Late in the afternoon Gretchen, who was feeling too ill to go, sent me to the lounge so one of us would be present for the final briefing. There I learned about the settling of accounts and how and when we'd depart the boat tomorrow. For this, I sat with the Aussies, who were drinking beer that another guest needed to get rid of. There was no more of that beer, so I ordered another four euro draft. This was the part of the cruise where all the staffers paraded through so we'd have a fresh memory of their tireless service and could tip them appropriately. Gretchen and I still had plenty of money in Hungarian forints, so that would be the form our tip would take. To get us in the mood, champagne was handed out. It was the first free booze of the cruise.

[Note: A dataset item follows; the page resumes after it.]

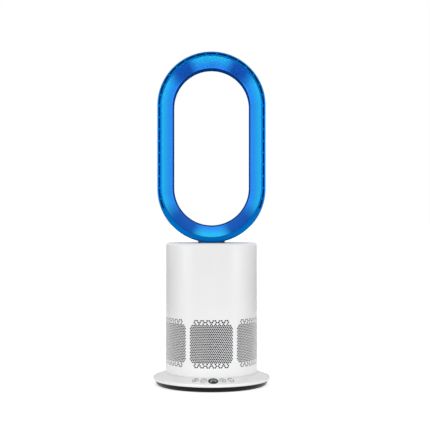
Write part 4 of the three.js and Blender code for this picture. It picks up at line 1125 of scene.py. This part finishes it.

Gretchen and I ate dinner tonight at a small table just with the Aussies. It being the final dinner of the cruise, it was in a different format than all the previous dinners. Tonight there was no choice about what to order; there were many courses, and it all came out in waves. We were also equipped with additional flatware without any sense of what it all was for. One utensil resembled a thick spatula and might've been for the sweet and sour "duck" (clearly made from seitan). I hadn't expected the "duck" to be that great, but it was excellent, and Gretchen gave all of hers to me as well.
The final dinner wound down with some sort of baked icecream cake and then little snifters of cognac.
After dinner, Gretchen and I spent a fair amount of time just waiting in line out in the boat's central foyer so we could settle up our accounts (to pay for our tour bus rides and drinks). I don't know why it took so long, and who was farting silent-but-deadly bursts of intestinal gas nearby, but I'd had about enough for the evening. So at the earliest possible opportunity, I went back to the room and fell asleep.
Later Gretchen got into bed, and I could hear her muttering something to herself. What was going on? I asked, and she responded, through a mental fog, that she'd taken ambien. Normally she only takes 5mg of ambien at a time, but this time she'd been unable to cut the pill in half and so had taken the whole 10mg pill. This accounted for her weird lucid-dreaming fugue state.


A statue at the corner of Liberty Street and Trinity Street (Szentháromság utca) in Mohács, Hungary.


Flowers in the grass near where our boat was docked at Mohács.


Sunset over the Danube as we navigated northward towards Budapest.